Ghosts of the Martin Goodman Trail

The forgotten Martin Goodman Trail in the shadow of the Gardiner Expressway

I rediscovered the mostly-forgotten northern portion of the Martin Goodman Trail quite by accident last summer. I was stuck in a surprise downpour while riding along Queens Quay and scooted up to Lake Shore to hide under the Gardiner for a few minutes. And there they were, the familiar blue and green lines marking the original alignment of the Martin Goodman Trail.

I rode along and was quite surprised at how much of the original trail remained despite more than 15 years of encroachment by condo projects and neglect by the city. I was able to ride from York Street to Stadium Road without interruption, even though one section of the trail has been co-opted for a condo building’s back lawn.

The forgotten Martin Goodman Trail runs into a condo's back lawn near Spadina

I started cycling this portion of the trail regularly again this spring and met with another surprise: riding along here can be a lot faster and easier on the nerves than riding along Queens Quay.

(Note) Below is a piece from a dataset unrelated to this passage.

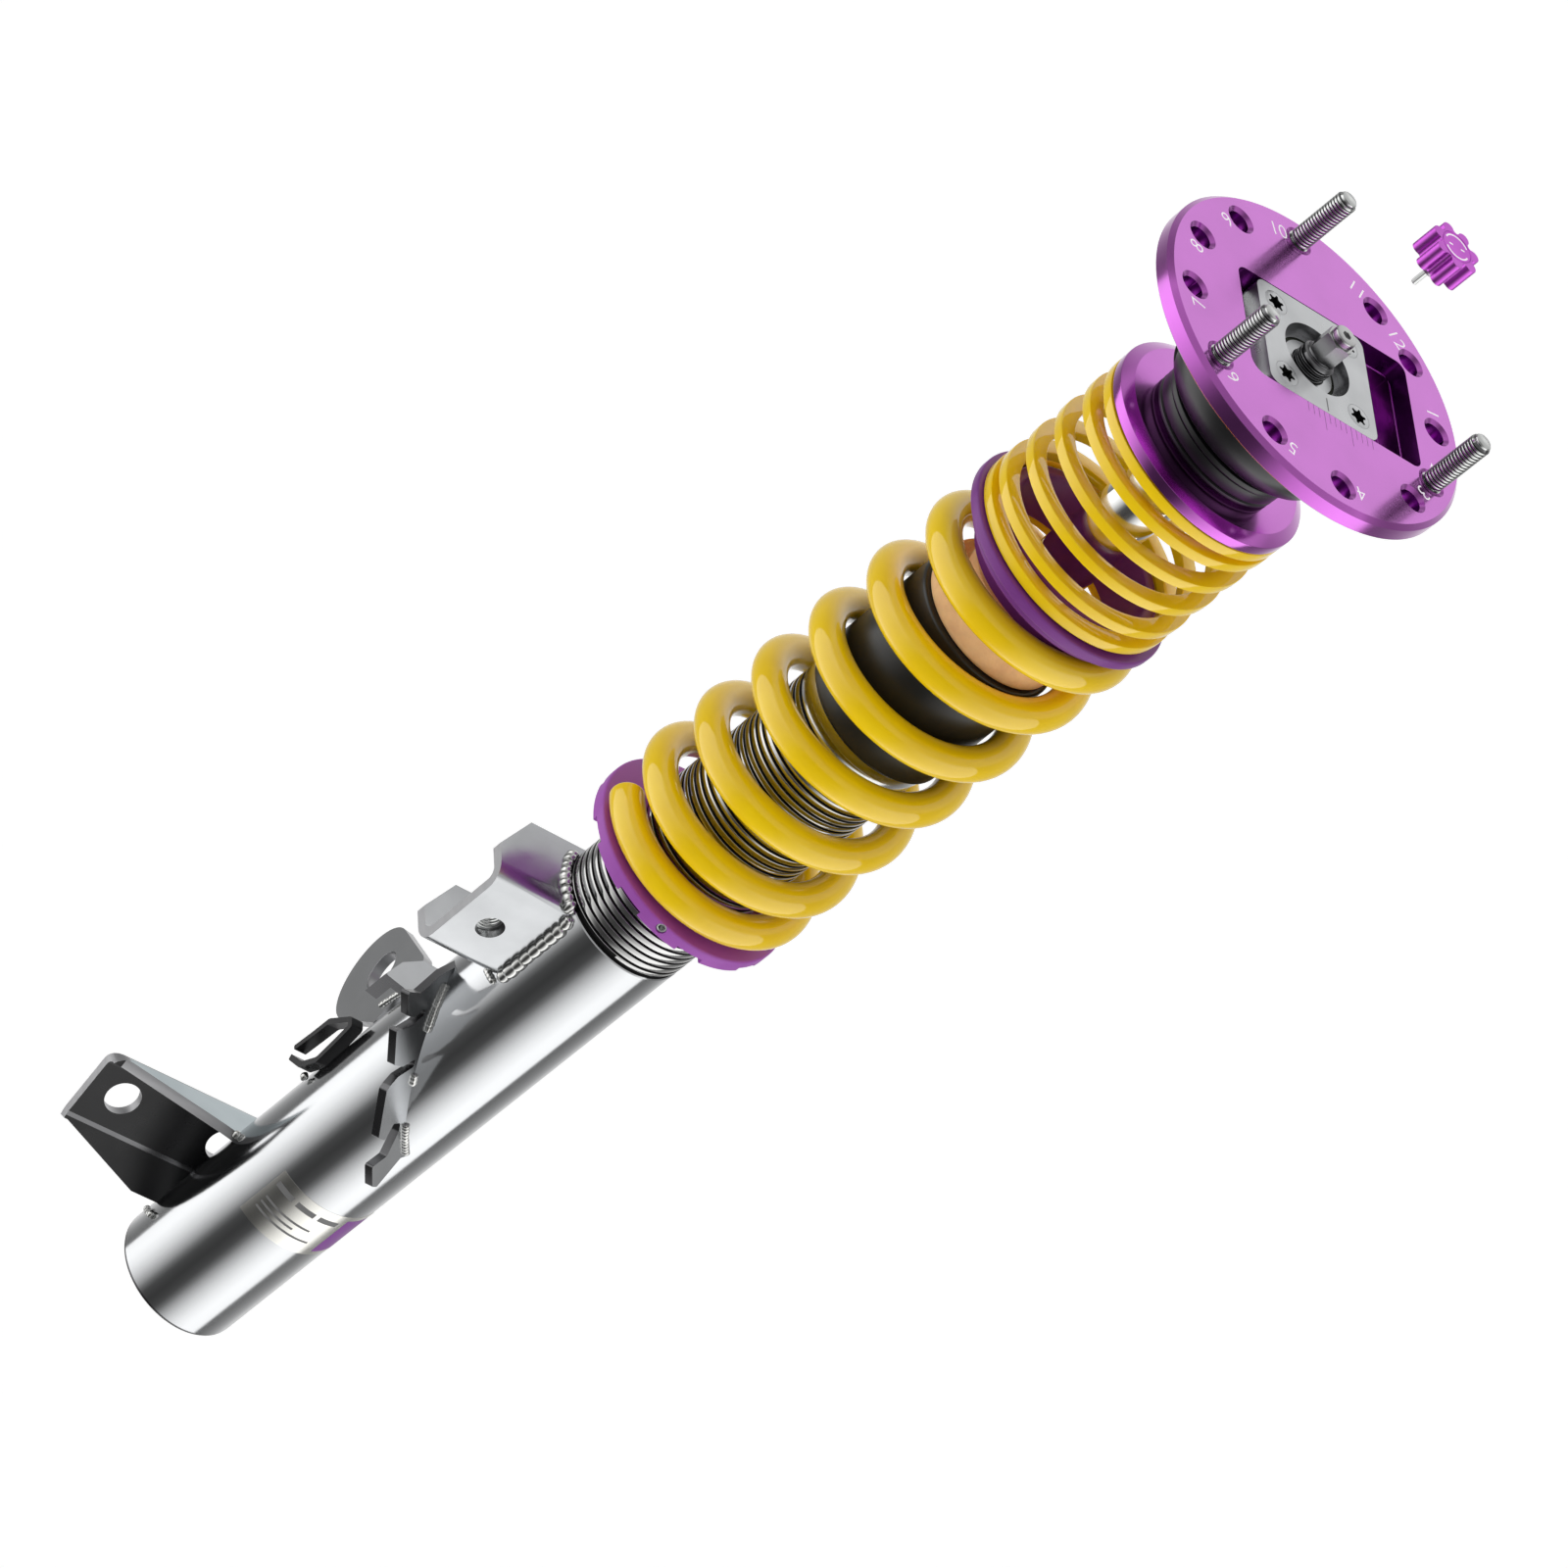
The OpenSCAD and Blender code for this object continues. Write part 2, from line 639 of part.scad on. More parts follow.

Not only is there less traffic to contend with, but the traffic lights usually favour traffic along Lake Shore rather than the intersecting streets. As a result, you can frequently zip from York Street to Stadium Road with only one or two brief stops for cross traffic. No more stopping for red lights at every driveway and parking lot along the way.

Old-timers like me will remember that the downtown section of the trail was always a bit of a puzzle. The original westbound alignment had you crossing from the south side of Queen’s Quay near Sherbourne to the north side, continuing along the north side to York Street, sometimes on the road, sometimes on a marked section of the sidewalk. You turned north on York and continued riding beside Lake Shore Boulevard all the way past the pre-loft Tip Top Tailors building and HMCS York driveway before swooping into Coronation Park.

Going east, cyclists were expected to ride on the north side of Queens Quay until Sherbourne, and then cross back to the south side before picking up the off-road portion of the trail again.

The various north-south transitions were so poorly designed with zero traffic control that most cyclists eventually ignored them completely and rode straight along Queens Quay for the entire distance.

The city eventually acknowledged reality and redesigned both ends of this stretch. The eastern portion of Queens Quay got proper directional bike lanes along each side of the street between Parliament and Yonge, and the western end got bike lanes from Spadina to Stadium Road and a direct connection behind the Tip Top building to the off-road trail.

With the extremities fixed, the middle seemed to fade bit by bit. The trail on the north side of Queens Quay east of York was repaved at some point and the distinctive blue and green trail markings were left off. Signs pointing to the continuation of the trail a block north disappeared. The trail beside Lake Shore was degraded one section at a time by adjacent construction. Eventually, memories faded with the paint and the trail just seemed to stop at Yonge and resume again at Spadina, with nothing but a stressful ride along Queens Quay in between.

The original alignment was never beautiful and was only barely functional. Sadly, it was and remains better than the current alternative. The upcoming Queens Quay redesign (previewed as Quay to the City last summer) should go a long way toward finally fixing this section of our waterfront trail.